Number of Channels :  1
Frame Rate :  44100


In [31]:
df= pd.read_csv("customer_call_transcriptions.csv")
sid= SentimentIntensityAnalyzer()

def find_sentiment(text):
    scores= sid.polarity_scores(text)
    compound_score= scores['compound']
    
    if compound_score>=0.05:
        return 'positive'
    elif compound_score<=-0.05:
        return 'negative'
    return 'neutral'

df['sentiment_predicted']= df.apply(lambda row: find_sentiment(row['text']), axis=1)

In [32]:
true_positive= len(df.loc[(df['sentiment_predicted'] == df['sentiment_label']) &
                         (df['sentiment_label'] == 'positive')])

print("True Positives: ", true_positive)

True Positives:  2


In [33]:
nlp= spacy.load('en_core_web_sm')

def extract_entities(text):
    doc= nlp(text)
    entities= [ent for ent in doc.ents]
    return entities

df['named_entities'] = df['text'].apply(extract_entities)

In [34]:
all_entities= [ent for entities in df['named_entities'] for ent in entities]

In [35]:
print(all_entities)

[Arthur, yesterday, David, the other day, the other day, Caesar, this morning, Michael, yesterday, 64321, this morning, Jacob, yesterday, this morning, yesterday, a couple of days ago, that day, this morning, today, yesterday, Jacob, Daniel I, yesterday, a couple days ago, the other day, two, two, two, yesterday, yesterday, yesterday, today, yesterday, the Wrong Colours, this afternoon, this afternoon, yesterday, Tony, John, yesterday, Steve, the last 30 minutes, Australian, Australian, November the 3rd, yesterday, 64321, this morning, AUD, yesterday, 1863 3845, iPhone, two, yesterday]


In [38]:
# Updated code
entities_df = pd.DataFrame(all_entities)
entities_df = entities_df.explode(entities_df.columns[0])
entities_count = entities_df[entities_df.columns[0]].value_counts().reset_index()
entities_count.columns = ['entity', 'count']

In [40]:
entities_count.head()

Unnamed: 0,entity,count
0,Arthur,1
1,Steve,1
2,yesterday,1
3,yesterday,1
4,today,1


In [42]:
most_freq_ent = entities_count["entity"].iloc[0]
print("Most frequent entity: ", most_freq_ent)
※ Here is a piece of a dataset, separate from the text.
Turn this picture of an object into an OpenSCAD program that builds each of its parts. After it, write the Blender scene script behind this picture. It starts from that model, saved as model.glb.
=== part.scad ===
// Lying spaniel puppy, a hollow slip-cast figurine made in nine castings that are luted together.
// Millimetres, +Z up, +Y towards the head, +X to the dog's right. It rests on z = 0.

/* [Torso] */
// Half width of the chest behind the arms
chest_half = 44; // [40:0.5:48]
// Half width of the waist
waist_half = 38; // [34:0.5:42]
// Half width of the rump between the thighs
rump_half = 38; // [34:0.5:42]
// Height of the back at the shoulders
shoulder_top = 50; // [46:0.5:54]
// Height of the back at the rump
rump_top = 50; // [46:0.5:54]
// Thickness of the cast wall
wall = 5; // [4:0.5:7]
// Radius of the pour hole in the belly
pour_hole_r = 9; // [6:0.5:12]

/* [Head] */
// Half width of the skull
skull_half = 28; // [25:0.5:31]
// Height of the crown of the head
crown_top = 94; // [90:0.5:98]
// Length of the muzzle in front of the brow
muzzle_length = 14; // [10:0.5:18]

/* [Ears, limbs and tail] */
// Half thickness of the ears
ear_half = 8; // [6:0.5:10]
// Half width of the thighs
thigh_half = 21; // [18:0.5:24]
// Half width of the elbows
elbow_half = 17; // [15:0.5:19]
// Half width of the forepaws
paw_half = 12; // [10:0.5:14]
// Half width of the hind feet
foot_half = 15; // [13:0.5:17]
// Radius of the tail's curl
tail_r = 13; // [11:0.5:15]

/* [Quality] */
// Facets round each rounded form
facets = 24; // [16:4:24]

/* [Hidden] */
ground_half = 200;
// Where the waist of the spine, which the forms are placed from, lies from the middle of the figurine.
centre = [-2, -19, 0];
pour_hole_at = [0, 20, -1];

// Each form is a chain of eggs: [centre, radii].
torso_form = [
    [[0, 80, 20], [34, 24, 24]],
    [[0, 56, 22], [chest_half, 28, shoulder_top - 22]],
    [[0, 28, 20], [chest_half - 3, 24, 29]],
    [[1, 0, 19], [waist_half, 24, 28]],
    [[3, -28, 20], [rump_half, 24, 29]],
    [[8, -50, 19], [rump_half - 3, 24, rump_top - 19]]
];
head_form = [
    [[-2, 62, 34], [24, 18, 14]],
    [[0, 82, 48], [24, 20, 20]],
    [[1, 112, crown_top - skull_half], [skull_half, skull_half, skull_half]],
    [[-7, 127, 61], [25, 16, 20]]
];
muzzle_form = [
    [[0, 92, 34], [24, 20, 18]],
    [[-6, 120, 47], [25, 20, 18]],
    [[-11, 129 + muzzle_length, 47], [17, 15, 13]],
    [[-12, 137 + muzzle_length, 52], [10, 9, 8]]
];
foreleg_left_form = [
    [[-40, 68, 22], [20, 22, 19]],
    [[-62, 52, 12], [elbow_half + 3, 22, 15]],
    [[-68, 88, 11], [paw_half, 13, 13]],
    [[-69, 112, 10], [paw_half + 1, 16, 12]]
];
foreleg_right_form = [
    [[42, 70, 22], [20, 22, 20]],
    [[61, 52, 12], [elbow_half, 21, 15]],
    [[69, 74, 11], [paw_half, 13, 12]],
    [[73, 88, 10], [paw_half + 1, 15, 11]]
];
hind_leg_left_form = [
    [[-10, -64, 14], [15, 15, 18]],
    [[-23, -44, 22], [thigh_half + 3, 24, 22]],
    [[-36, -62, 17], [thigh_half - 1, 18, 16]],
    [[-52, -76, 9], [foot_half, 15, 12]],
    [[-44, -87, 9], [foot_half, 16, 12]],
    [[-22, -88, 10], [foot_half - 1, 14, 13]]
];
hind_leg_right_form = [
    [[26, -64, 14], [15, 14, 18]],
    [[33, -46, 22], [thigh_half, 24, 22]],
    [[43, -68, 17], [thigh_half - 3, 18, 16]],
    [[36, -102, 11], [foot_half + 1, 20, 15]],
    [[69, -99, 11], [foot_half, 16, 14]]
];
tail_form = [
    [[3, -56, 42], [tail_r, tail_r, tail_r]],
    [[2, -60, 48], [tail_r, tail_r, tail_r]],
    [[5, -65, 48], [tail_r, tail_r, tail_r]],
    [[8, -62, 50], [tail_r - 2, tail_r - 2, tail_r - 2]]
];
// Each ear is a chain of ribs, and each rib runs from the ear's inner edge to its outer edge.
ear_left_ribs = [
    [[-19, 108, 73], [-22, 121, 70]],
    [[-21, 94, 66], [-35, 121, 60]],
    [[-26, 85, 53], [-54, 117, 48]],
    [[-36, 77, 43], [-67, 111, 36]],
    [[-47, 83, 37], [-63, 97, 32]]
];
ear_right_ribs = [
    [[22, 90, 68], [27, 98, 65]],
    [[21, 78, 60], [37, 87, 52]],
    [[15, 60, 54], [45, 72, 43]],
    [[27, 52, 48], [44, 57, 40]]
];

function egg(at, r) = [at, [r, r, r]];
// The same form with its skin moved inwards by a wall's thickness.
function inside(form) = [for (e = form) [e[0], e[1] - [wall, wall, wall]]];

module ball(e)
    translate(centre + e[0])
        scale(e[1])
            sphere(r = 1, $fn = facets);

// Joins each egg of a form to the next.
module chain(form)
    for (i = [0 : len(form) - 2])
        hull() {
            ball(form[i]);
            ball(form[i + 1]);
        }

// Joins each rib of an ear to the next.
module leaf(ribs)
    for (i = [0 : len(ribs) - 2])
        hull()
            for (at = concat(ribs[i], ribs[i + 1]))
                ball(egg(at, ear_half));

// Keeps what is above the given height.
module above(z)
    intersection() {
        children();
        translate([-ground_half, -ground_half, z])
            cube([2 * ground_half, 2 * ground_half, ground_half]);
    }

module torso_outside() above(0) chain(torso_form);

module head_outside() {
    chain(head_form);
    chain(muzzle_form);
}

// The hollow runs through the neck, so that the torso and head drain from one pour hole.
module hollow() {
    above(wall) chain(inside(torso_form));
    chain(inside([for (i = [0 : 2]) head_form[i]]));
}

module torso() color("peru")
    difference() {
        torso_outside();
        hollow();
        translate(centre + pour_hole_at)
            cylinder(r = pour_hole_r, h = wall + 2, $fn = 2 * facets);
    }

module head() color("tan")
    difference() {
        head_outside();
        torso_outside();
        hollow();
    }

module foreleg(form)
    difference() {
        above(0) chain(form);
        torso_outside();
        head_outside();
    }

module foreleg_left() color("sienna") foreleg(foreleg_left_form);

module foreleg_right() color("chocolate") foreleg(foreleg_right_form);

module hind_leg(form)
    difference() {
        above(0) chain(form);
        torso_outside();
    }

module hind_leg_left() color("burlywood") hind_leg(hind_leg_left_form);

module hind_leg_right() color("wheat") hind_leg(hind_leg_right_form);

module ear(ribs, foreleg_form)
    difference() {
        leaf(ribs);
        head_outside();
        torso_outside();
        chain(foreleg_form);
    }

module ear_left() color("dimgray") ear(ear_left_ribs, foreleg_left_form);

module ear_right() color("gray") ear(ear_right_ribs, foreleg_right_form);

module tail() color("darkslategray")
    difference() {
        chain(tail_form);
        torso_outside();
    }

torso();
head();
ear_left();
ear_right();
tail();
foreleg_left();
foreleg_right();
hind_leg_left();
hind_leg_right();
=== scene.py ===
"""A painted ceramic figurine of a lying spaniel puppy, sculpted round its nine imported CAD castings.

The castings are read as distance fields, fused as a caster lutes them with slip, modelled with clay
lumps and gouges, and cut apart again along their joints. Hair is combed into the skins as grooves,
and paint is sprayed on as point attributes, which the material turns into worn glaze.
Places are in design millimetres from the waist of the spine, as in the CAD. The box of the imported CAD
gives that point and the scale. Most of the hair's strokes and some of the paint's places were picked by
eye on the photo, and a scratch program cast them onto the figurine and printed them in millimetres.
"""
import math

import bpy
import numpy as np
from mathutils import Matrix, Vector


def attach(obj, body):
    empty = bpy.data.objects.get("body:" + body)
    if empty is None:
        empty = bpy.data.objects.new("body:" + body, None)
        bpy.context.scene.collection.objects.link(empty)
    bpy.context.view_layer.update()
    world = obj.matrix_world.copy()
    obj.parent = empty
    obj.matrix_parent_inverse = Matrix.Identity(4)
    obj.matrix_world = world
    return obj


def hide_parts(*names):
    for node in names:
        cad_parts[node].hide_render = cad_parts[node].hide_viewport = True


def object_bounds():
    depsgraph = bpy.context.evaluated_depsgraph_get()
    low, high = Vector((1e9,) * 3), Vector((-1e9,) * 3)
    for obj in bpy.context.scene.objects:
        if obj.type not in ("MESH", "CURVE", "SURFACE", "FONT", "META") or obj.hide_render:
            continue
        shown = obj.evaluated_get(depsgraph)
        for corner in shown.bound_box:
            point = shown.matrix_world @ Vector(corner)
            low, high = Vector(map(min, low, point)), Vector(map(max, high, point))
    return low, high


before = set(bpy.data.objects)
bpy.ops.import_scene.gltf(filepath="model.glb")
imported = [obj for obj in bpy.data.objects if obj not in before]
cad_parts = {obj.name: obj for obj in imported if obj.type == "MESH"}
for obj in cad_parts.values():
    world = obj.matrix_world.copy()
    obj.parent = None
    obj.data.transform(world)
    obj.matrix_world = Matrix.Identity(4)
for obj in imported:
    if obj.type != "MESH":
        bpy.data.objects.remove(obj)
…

Most frequent entity:  Arthur


In [43]:
nlp= spacy.load('en_core_web_sm')
df['processed_text']= df['text'].apply(lambda text: nlp(text))

input_query= "wrong package delivery"
processed_query = nlp(input_query)

df['similarity'] = df['processed_text']. apply(lambda text: processed_query.similarity(text))

df=df.sort_values(by='similarity', ascending=False)

most_similar_text = df["text"].iloc[0]
print("Most similar text: ", most_similar_text)

Most similar text:  wrong package delivered